In [6]:
import pandas as pd
import json
import csv

# -----------------------------------------
# 0. 파일 경로 설정
# -----------------------------------------
cohort_path    = "./../cohort/cohort_ver183_add_delay_missing_flag.csv"
ecg_path       = "./../cohort/ecg_ver50_stemi_flag.csv"
chart_path     = "./../cohort/chartevents_ver50.csv"

out_cohort_flat_csv   = "./../cohort/cohort_ver148_flat.csv"                 # 배열 없는 cohort
out_arrays_json       = "./../cohort/cohort_ver148_arrays.jsonl"             # 배열 포함 JSONL
out_ecg_series_csv    = "./../cohort/ecg_series_ver148.csv"                  # ECG long table
out_hr_series_csv     = "./../cohort/hr_series_ver148.csv"                   # HR long table
out_bp_series_csv     = "./../cohort/bp_series_ver148.csv"                   # BP long table

# -----------------------------------------
# 1. 데이터 로딩
# -----------------------------------------
cohort = pd.read_csv(cohort_path, low_memory=False)
ecg    = pd.read_csv(ecg_path, parse_dates=["ecg_time"], low_memory=False)
chart  = pd.read_csv(chart_path, parse_dates=["charttime"], low_memory=False)

# -----------------------------------------
# 2. ECG 준비 (subject_id 단위)
#    ['subject_id', 'study_id', 'cart_id', 'ecg_time', 'stemi_flag']
# -----------------------------------------
ecg = ecg.sort_values(["subject_id", "ecg_time"])
ecg_group = ecg.groupby("subject_id")

# -----------------------------------------
# 3. HR / BP 준비 (hadm_id 단위)
#    ['subject_id', 'hadm_id', 'stay_id', 'charttime', 'itemid',
#     'valuenum', 'variable_name']
# -----------------------------------------
hr = chart[chart["variable_name"] == "heart_rate"].copy()
bp = chart[chart["variable_name"] == "mean_bp"].copy()

hr = hr.sort_values(["hadm_id", "charttime"])
bp = bp.sort_values(["hadm_id", "charttime"])

hr_group = hr.groupby("hadm_id")
bp_group = bp.groupby("hadm_id")

# -----------------------------------------
# 4. cohort에 배열 컬럼 준비 (파이썬 객체)
# -----------------------------------------
cohort["door_to_ecg_series"] = [[] for _ in range(len(cohort))]
cohort["cum_ecg_cnt"]        = [[] for _ in range(len(cohort))]
cohort["cum_stemi_cnt"]      = [[] for _ in range(len(cohort))]
cohort["current_heart_rate"] = [[] for _ in range(len(cohort))]
cohort["current_mean_bp"]    = [[] for _ in range(len(cohort))]

# long-format 저장용 리스트
ecg_rows = []
hr_rows  = []
bp_rows  = []

# -----------------------------------------
# 5. hadm_id / subject_id별로 배열 생성 + long table도 같이 생성
# -----------------------------------------
for idx, row in cohort.iterrows():
    subj = row["subject_id"]
    hadm = row["hadm_id"]
    door_scalar = row["door_to_ecg"]  # 기존 숫자형 door_to_ecg (분 단위)
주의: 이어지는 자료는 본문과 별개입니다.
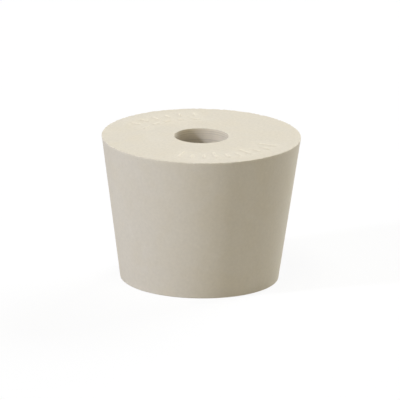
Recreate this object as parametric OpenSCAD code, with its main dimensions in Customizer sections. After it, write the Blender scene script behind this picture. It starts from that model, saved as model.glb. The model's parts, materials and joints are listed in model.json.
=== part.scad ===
// Tapered rubber stopper with a through bore
//
// The stopper is moulded in one piece and stands on its small end. The origin
// is the centre of that face, and +Z runs up the bore to the wide end. Both
// ends are flat, the side is one straight taper, and every edge is an arc that
// is tangent to the two faces it joins. Sizes are in millimetres.

/* [Plug] */
// Diameter of the wide end, before its edge is rounded
wide_d = 34; // [28:0.5:60]
// Diameter of the small end, before its edge is rounded
small_d = 27; // [16:0.5:33]
// Height from the small end to the wide end
height = 25; // [12:0.5:60]

/* [Bore] */
// Diameter of the bore, which grips a glass tube
bore_d = 9.2; // [3:0.1:20]

/* [Edges] */
// Radius of the edge round the wide end, where the moulding is trimmed
wide_edge_r = 0.15; // [0.05:0.05:2]
// Radius of the moulded edge round the small end
small_edge_r = 0.25; // [0.05:0.05:2]
// Radius of the edge at each mouth of the bore
mouth_edge_r = 0.1; // [0.05:0.05:2]

/* [Hidden] */

// Colour of the pale filled rubber
rubber_colour = "#e3dccb";
// Facets round the axis
$fn = 180;
// Steps along each rounded edge
edge_steps = 8;

// Sharp corners of the section right of the axis, counter-clockwise from the
// foot of the bore, and the radius that rounds each one
section_corners = [
    [bore_d / 2, 0],
    [small_d / 2, 0],
    [wide_d / 2, height],
    [bore_d / 2, height]
];
section_radii = [mouth_edge_r, small_edge_r, wide_edge_r, mouth_edge_r];

function unit(v) = v / norm(v);

// Points along the arc of radius r that is tangent to both sides of a corner.
// Its centre lies on the line that halves the corner's angle.
function rounded_corner(before, corner, after, r) =
    let (
        back = unit(before - corner),
        ahead = unit(after - corner),
        half_angle = acos(back * ahead) / 2,
        centre = corner + unit(back + ahead) * r / sin(half_angle),
        first_spoke = corner + back * r / tan(half_angle) - centre,
        start = atan2(first_spoke.y, first_spoke.x),
        step = (180 - 2 * half_angle) / edge_steps
    )
    [for (i = [0 : edge_steps]) centre + r * [cos(start + i * step), sin(start + i * step)]];

// A closed counter-clockwise outline with every corner rounded by its own radius
function rounded_outline(corners, radii) =
    let (n = len(corners))
    [for (i = [0 : n - 1])
        each rounded_corner(corners[(i + n - 1) % n], corners[i], corners[(i + 1) % n], radii[i])];

// The whole moulding: its section turned once round the axis
module stopper() {
    color(rubber_colour)
        rotate_extrude()
            polygon(rounded_outline(section_corners, section_radii));
}

stopper();
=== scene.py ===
# %% [markdown]
# # A bored rubber stopper
#
# The real stopper is one moulding of pale filled rubber. A steel mould gives it
# a flat wide end, a straight taper and a flat small end, and a pin through the
# mould leaves the bore. When it comes out, the thin web of rubber that crept
# between the mould's halves is trimmed off round the wide end.
#
# So there is one piece to make, and its quality lies in small things: how crisp
# each edge is, how the trimmed rim wanders, and how the matte skin takes light.
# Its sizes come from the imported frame.

# %% Load the frame
import json
import math

import bmesh
import bpy
import numpy as np
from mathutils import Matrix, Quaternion, Vector


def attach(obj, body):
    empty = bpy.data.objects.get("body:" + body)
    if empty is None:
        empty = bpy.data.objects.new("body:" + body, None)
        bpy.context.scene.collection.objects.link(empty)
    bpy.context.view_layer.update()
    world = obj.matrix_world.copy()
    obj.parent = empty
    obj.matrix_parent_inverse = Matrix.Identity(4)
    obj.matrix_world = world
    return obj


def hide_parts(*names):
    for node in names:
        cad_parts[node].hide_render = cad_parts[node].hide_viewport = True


MM = 0.001

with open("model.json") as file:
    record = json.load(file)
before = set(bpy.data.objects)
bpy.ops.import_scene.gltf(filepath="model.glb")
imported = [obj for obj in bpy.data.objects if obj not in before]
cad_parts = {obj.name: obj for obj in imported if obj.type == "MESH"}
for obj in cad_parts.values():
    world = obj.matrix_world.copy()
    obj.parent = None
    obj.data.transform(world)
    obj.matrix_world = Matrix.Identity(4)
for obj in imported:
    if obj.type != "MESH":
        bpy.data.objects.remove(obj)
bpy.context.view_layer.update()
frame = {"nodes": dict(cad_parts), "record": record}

# %% [markdown]
# ## Taper and height, read back from the frame
#
# The stopper is a body of revolution, so its whole shape is one outline of
# radius against height, and every vertex of the CAD node lies on a ring of it.
# The rings of the side lie on a straight line. Where that line meets the planes
# of the two ends are the sharp corners, before any rounding.

# %% Read the taper and the height
def outline_rings(node):
    """The distinct (radius, height) pairs of a turned node's vertices, in metres."""
    points = np.array([vertex.co for vertex in node.data.vertices])
    pairs = np.column_stack([np.hypot(points[:, 0], points[:, 1]), points[:, 2]])
    return np.unique(pairs.round(7), axis=0)


def side_line(rings, height):
    """Slope of the side, and its radius at height 0, from the rings of its middle part."""
    outside = rings[:, 0] > rings[:, 0].max() / 2
    middle = abs(rings[:, 1] / height - 0.5) < 0.4
    return np.polyfit(rings[outside & middle, 1], rings[outside & middle, 0], 1)


rings = outline_rings(frame["nodes"]["stopper"])
height = float(rings[:, 1].max())
slope, small_r = side_line(rings, height)
wide_r = small_r + slope * height
taper = math.atan(slope)
print(f"height {height / MM:.3f} mm, taper {math.degrees(taper):.2f} degrees on each side")

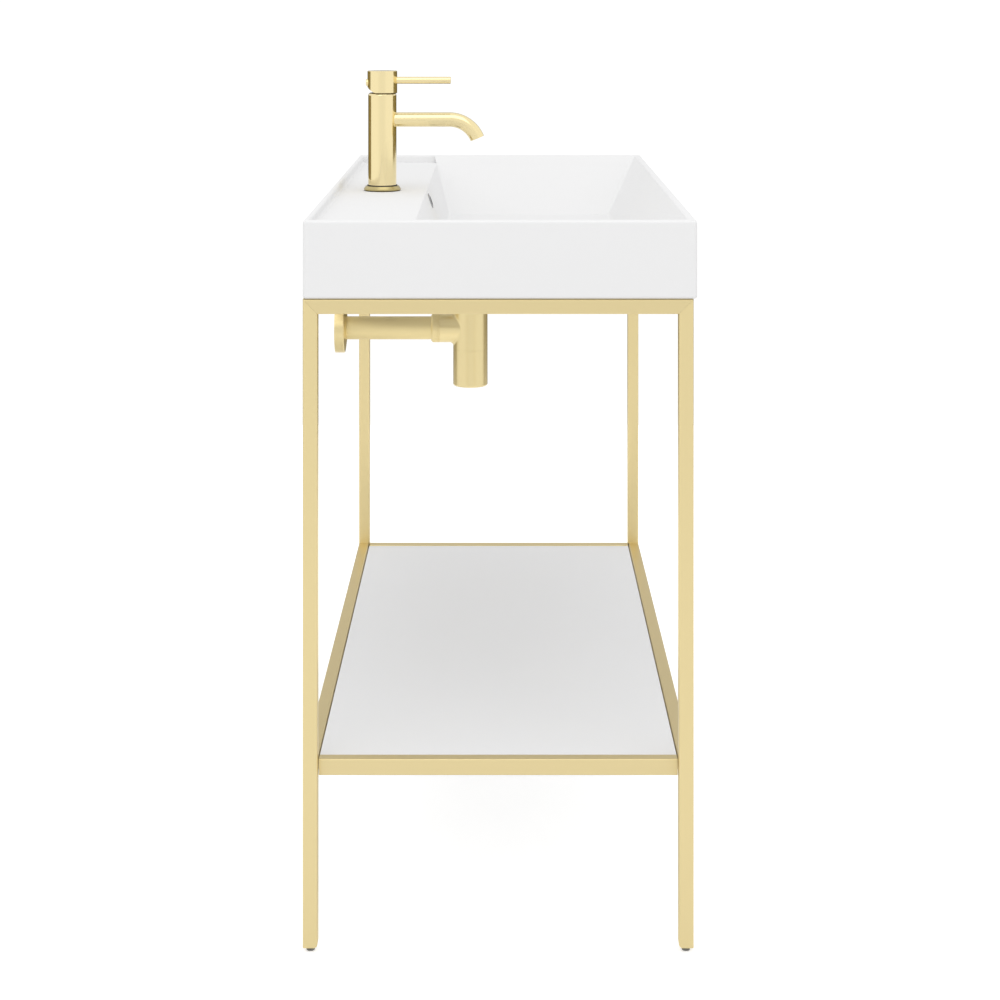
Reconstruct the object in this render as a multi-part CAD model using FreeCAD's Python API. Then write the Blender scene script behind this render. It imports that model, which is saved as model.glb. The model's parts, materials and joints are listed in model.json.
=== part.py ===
import FreeCAD, Part
import math
import os
from FreeCAD import Placement, Rotation, Vector

# Console washbasin on a four-legged frame with a lower shelf, a single-lever mixer and a bottle trap.
# Millimetres. +Z is up, +Y points to the wall, +X runs along the basin to the user's right.
# The origin is on the floor, under the middle of the basin. The rest pose has the lever forward, the
# plug down and the feet at their normal height.

# ---------------------------------------------------------------- driving sizes: basin
basin_length = 1000.0
basin_depth = 460.0
basin_height = 91.0
basin_corner_radius = 4.0
rim_end_width = 12.0
rim_front_width = 9.0
rim_back_width = 7.0
rim_round = 3.0
foot_edge_round = 3.0
ledge_drop = 11.5
ledge_thickness = 11.0
bowl_floor_drop = 81.0
bowl_wall_thickness = 10.0
bowl_end_run = 151.0
bowl_front_run = 52.0
bowl_rear_run = 28.0
bowl_rear_from_wall = 123.0
bowl_inner_round = 8.0
ledge_step_lap = 40.0
ledge_corner_round = 3.0
ledge_edge_round = 2.5
skirt_back_thickness = 9.0
basin_bolt_spacing = 280.0
basin_bolt_hole_radius = 7.0
basin_bolt_below_rim = 53.0

# ---------------------------------------------------------------- driving sizes: frame
frame_height = 761.0
frame_end_inset = 2.0
frame_front_inset = 4.2
tube_side = 17.2
tube_wall = 1.5
tube_corner_radius = 1.8
weld_line = 0.1
bedding_thickness = 1.0
bedding_inset = 1.5
bedding_width = 14.0
leg_end_height = 5.0
leg_plug_height = 25.0
leg_end_round = 4.5
frame_screw_spacing = 760.0
frame_screw_hole_radius = 3.5

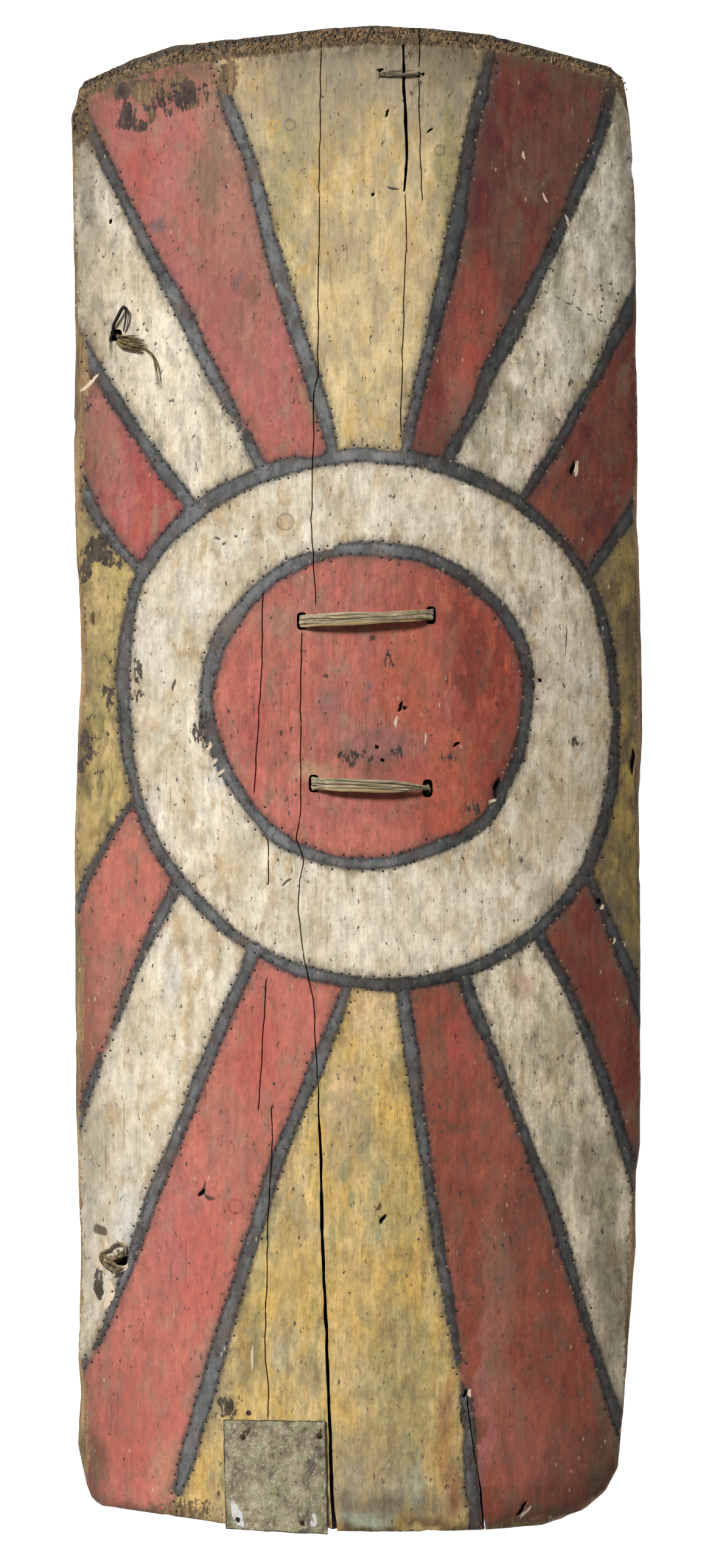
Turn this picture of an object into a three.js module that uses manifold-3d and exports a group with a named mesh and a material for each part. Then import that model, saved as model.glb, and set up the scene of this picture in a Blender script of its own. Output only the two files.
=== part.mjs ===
// A tall painted war shield: one hewn plank, bowed across its width, with two split-cane
// loops for the hand and the arm, old crack repairs and two fibre ties. It lies face up on
// its two long edges. Millimetres, +X to the shield's left as it faces you, +Y to its top,
// +Z out of the painted face. The origin is under the middle, on the ground.
import * as THREE from "three";
import { mergeVertices } from "three/addons/utils/BufferGeometryUtils.js";
import Module from "manifold-3d";

const wasm = await Module();
wasm.setup();

// Plank
const HALF_WIDTH = 267;
const FACE_RADIUS = 646;
const THICKNESS = 15;
const FLAT_CUT = 2.5;
const SIDE_ROUNDING = 5;
const FOOT_ROUNDING = 3;
const TOP_BEVEL_LENGTH = 14;
const TOP_BEVEL_DROP = 8;
const COLUMNS = 22;
const ROWS = 30;

// The plank's outline. The sides are [y, x], the ends are [x, y].
const LEFT_SIDE = [
  [-678, -238], [-672, -247], [-658, -253], [-619, -261], [-571, -258], [-542, -260.5],
  [-441, -258], [-308, -262.5], [-62, -264], [51, -260.5], [104, -257.5], [209, -262.5],
  [323, -265], [401, -263], [577, -266], [620, -267], [642, -260.5],
];
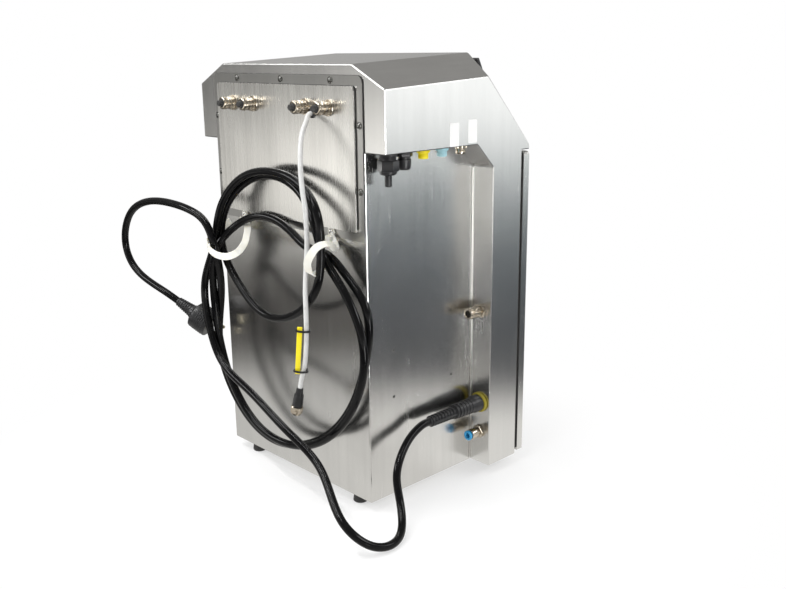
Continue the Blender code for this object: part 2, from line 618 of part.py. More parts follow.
def make_air_fitting():
    inner = STEP_DEPTH + SHEET + 0.006
    at = place(-STEP_PORT_X, inner, FLOOR + AIR_HEIGHT)
    wall = inner - STEP_DEPTH
    bore = AIR_BORE + GAP
    profile = [(bore + 0.0013, wall + 0.0190), (0.0062, wall + 0.0190), (0.0068, wall + 0.0182),
               (0.0068, wall + 0.0080), (0.0055, wall + 0.0075), (0.0055, wall + 0.0060),
               (0.0080, wall + 0.0058), (0.0080, wall + GAP), (0.0048, wall + GAP), (0.0048, 0),
               (0.0026, 0), (0.0026, wall + 0.0100), (bore + 0.0013, wall + 0.0100),
               (bore + 0.0013, wall + 0.0190)]
    body = turned("air_fitting", profile, NICKEL, at, "back", 16)
    joined(body, air_hexagon(at, wall))
    out = wall + 0.0190 + AIR_TRAVEL + 2 * GAP
    collar = [(AIR_BORE, out + 0.0022), (0.0056, out + 0.0022), (0.0062, out + 0.0016), (0.0062, out),
              (AIR_BORE + 0.0013, out), (AIR_BORE + 0.0013, wall + 0.0120), (AIR_BORE, wall + 0.0120),
              (AIR_BORE, out + 0.0022)]
    turned("release_collar", collar, BLUE, at, "back")


def air_hexagon(at, wall):
    nut = hexagon("air_hexagon", 0.0150, wall + 0.0010, wall + 0.0052, NICKEL, at, "back")
    return cut(nut, turned("air_hexagon_bore", [(0, wall + 0.02), (0.0030, wall + 0.02), (0.0030, -0.001),
                                               (0, -0.001)], NICKEL, at, "back", 16))


def make_main_switch():
    """The rocker on the other step wall, in its own frame."""
    z = FLOOR + INLET_HEIGHT
    rim = 0.003
    frame = block("switch_frame", (STEP_PORT_X - SWITCH_HALF - rim, STEP_PORT_X + SWITCH_HALF + rim),
                  (STEP_DEPTH - GAP - 0.002, STEP_DEPTH - GAP),
                  (z - SWITCH_TALL - rim, z + SWITCH_TALL + rim), BLACK)
    sleeve = block("switch_sleeve", (STEP_PORT_X - SWITCH_HALF, STEP_PORT_X + SWITCH_HALF),
                   (STEP_DEPTH - 0.001, STEP_DEPTH + 0.012), (z - SWITCH_TALL, z + SWITCH_TALL), BLACK)
    joined(frame, sleeve)
    well = 0.0012
    cut(frame, block("switch_well", (STEP_PORT_X - SWITCH_HALF + well, STEP_PORT_X + SWITCH_HALF - well),
                     (STEP_DEPTH - 0.01, STEP_DEPTH + 0.0105), (z - SWITCH_TALL + well, z + SWITCH_TALL - well),
                     BLACK))
    half = SWITCH_HALF - well - GAP
    tall = SWITCH_TALL - well - 0.0009
    # The rocker's side outline: up, and out of the wall. Its pivot is where the two faces meet.
    outline = [(-tall, -0.0025), (-tall, 0.0010), (0.0, 0.0), (tall, 0.0038), (tall, -0.0010),
               (0.0025, -0.0070), (-0.0025, -0.0070)]
    flat("switch_rocker", [outline], 2 * half, BLACK, place(STEP_PORT_X, STEP_DEPTH, z), (0, -math.pi / 2, 0))


# ---------------------------------------------------------------- door, its hinge pins, gasket and latch
def make_door():
    bm = bmesh.new()
    bmesh.ops.create_cube(bm, size=1.0)
    bmesh.ops.scale(bm, vec=(CABINET_WIDTH, DOOR_THICKNESS, DOOR_HIGH - DOOR_LOW), verts=bm.verts)
    middle = place(0, BODY_DEPTH - DOOR_THICKNESS / 2, (DOOR_LOW + DOOR_HIGH) / 2)
    bmesh.ops.translate(bm, vec=middle, verts=bm.verts)
    hinge_edges = [e for e in bm.edges if all(v.co.x > HALF_WIDTH - 0.001 for v in e.verts)
                   and abs(e.verts[0].co.z - e.verts[1].co.z) > 0.1]
    bmesh.ops.bevel(bm, geom=hinge_edges, offset=DOOR_THICKNESS * 0.49, segments=4, profile=0.5,
                    affect="EDGES")
    corner = [e for e in bm.edges if all(v.co.x < -HALF_WIDTH + 0.001 and v.co.z > DOOR_HIGH - 0.001
                                         for v in e.verts)]
    bmesh.ops.bevel(bm, geom=corner, offset=0.005, segments=4, profile=0.5, affect="EDGES")
    hinge = place(HINGE_X, HINGE_DEPTH, 0)
    bmesh.ops.translate(bm, vec=-hinge, verts=bm.verts)
    door = add("door_panel", mesh_from(bm, "door_panel"), STEEL, location=hinge)
    bore = PIN_RADIUS + GAP
    for name, low, high in (("low_bore", DOOR_LOW - 0.001, DOOR_LOW + PIN_LENGTH),
                            ("high_bore", DOOR_HIGH - PIN_LENGTH, DOOR_HIGH + 0.001)):
        cut(door, rod(name, place(HINGE_X, HINGE_DEPTH, low), place(HINGE_X, HINGE_DEPTH, high), bore, STEEL, 16))
    cut(door, rod("latch_way", place(LATCH_X, DOOR_BACK - 0.001, LATCH_Z),
                  place(LATCH_X, BODY_DEPTH + 0.001, LATCH_Z), LATCH_BORE + GAP, STEEL))
    return door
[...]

    # =========================
    # ECG (subject 기준)
    # =========================
    door_series = []
    cum_ecg     = []
    cum_stemi   = []

    if subj in ecg_group.groups:
        g = ecg_group.get_group(subj).sort_values("ecg_time")

        # 5-1) door_to_ecg_series: ecg_time - ed_intime
        # ed_intime = 첫 ECG 시간 - 기존 door_to_ecg(분)
        if pd.notna(door_scalar) and door_scalar >= 0:
            first_time = g["ecg_time"].iloc[0]
            ed_intime = first_time - pd.to_timedelta(door_scalar, unit="m")
            door_series = [
                {
                    "time": t,
                    "value": (t - ed_intime).total_seconds() / 60.0  # 분
                }
                for t in g["ecg_time"]
            ]
        else:
            door_series = []

        # 5-2) 누적 ECG / 누적 STEMI
        stemi_cnt = 0
        for i, ecg_row in enumerate(g.itertuples(index=False)):
            t = ecg_row.ecg_time
            flag = ecg_row.stemi_flag

            cum_ecg.append({"time": t, "value": i + 1})
            if flag == 1:
                stemi_cnt += 1
            cum_stemi.append({"time": t, "value": stemi_cnt})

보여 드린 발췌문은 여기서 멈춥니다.